__What this task involves__: Quote the material below exactly as written, from the first line to the line that holds "PLATE_EDGE = 1.25", endpoints included.

# Collected material start

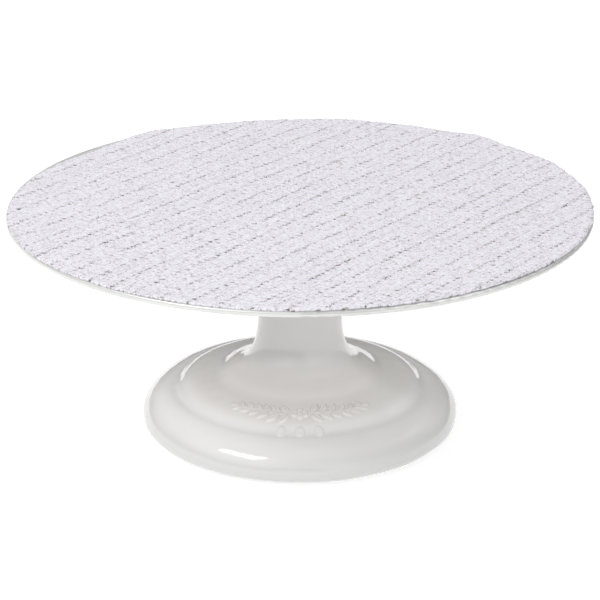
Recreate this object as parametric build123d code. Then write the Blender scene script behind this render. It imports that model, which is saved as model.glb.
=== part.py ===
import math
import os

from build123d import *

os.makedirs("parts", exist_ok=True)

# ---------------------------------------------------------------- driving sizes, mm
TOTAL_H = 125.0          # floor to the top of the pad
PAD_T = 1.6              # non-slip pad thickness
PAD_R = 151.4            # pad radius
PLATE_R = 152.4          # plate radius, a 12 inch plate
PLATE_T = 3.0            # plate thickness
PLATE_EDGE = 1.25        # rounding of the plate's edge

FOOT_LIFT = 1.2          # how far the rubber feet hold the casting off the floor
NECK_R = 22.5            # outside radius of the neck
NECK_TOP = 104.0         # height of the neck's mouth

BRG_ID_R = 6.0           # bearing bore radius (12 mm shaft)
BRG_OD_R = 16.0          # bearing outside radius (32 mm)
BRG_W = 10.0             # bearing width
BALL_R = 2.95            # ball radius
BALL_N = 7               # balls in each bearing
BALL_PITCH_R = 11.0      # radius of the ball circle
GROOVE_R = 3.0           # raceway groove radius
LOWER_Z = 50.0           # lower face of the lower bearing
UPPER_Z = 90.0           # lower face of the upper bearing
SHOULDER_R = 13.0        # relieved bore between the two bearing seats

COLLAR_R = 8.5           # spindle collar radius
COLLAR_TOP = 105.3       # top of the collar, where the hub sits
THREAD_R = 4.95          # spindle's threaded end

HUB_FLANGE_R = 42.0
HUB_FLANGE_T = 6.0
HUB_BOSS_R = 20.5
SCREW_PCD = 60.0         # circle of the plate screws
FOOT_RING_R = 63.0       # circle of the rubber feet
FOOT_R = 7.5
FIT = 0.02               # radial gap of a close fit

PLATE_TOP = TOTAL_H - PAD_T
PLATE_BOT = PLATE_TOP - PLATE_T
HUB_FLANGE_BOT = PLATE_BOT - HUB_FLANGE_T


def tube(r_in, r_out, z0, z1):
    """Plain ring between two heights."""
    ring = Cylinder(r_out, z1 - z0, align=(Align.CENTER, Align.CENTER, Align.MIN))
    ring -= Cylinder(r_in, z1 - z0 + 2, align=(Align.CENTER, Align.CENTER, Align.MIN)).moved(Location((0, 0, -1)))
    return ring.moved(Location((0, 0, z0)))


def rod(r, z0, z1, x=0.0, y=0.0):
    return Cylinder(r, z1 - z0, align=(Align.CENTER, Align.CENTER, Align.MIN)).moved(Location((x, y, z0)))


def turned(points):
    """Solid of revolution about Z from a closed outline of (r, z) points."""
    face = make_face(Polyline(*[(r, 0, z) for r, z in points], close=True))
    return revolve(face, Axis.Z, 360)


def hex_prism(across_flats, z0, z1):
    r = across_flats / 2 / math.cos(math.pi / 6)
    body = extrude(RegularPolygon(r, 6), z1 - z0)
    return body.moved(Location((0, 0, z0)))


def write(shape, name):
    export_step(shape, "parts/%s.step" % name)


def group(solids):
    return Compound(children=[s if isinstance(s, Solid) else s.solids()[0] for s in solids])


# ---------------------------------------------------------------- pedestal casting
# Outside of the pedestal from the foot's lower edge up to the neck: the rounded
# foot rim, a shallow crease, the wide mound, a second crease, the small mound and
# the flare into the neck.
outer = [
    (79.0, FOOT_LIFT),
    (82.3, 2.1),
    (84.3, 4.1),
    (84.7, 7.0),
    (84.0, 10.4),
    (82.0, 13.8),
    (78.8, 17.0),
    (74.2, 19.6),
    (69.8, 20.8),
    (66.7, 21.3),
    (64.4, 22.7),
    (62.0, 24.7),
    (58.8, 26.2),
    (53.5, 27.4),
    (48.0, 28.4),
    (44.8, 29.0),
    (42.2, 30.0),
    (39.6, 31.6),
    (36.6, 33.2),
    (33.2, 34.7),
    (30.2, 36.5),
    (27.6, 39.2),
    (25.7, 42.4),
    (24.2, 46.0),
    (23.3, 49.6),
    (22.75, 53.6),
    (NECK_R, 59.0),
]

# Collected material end

__Problem solution__:
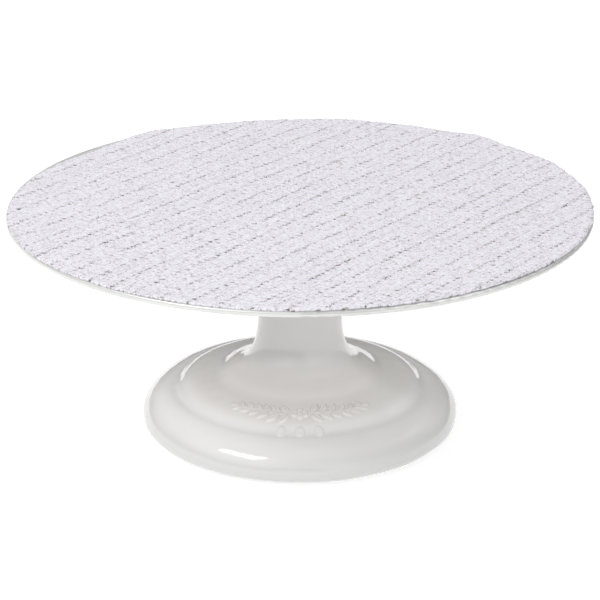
Recreate this object as parametric build123d code. Then write the Blender scene script behind this render. It imports that model, which is saved as model.glb.
=== part.py ===
import math
import os

from build123d import *

os.makedirs("parts", exist_ok=True)

# ---------------------------------------------------------------- driving sizes, mm
TOTAL_H = 125.0          # floor to the top of the pad
PAD_T = 1.6              # non-slip pad thickness
PAD_R = 151.4            # pad radius
PLATE_R = 152.4          # plate radius, a 12 inch plate
PLATE_T = 3.0            # plate thickness
PLATE_EDGE = 1.25        # rounding of the plate's edge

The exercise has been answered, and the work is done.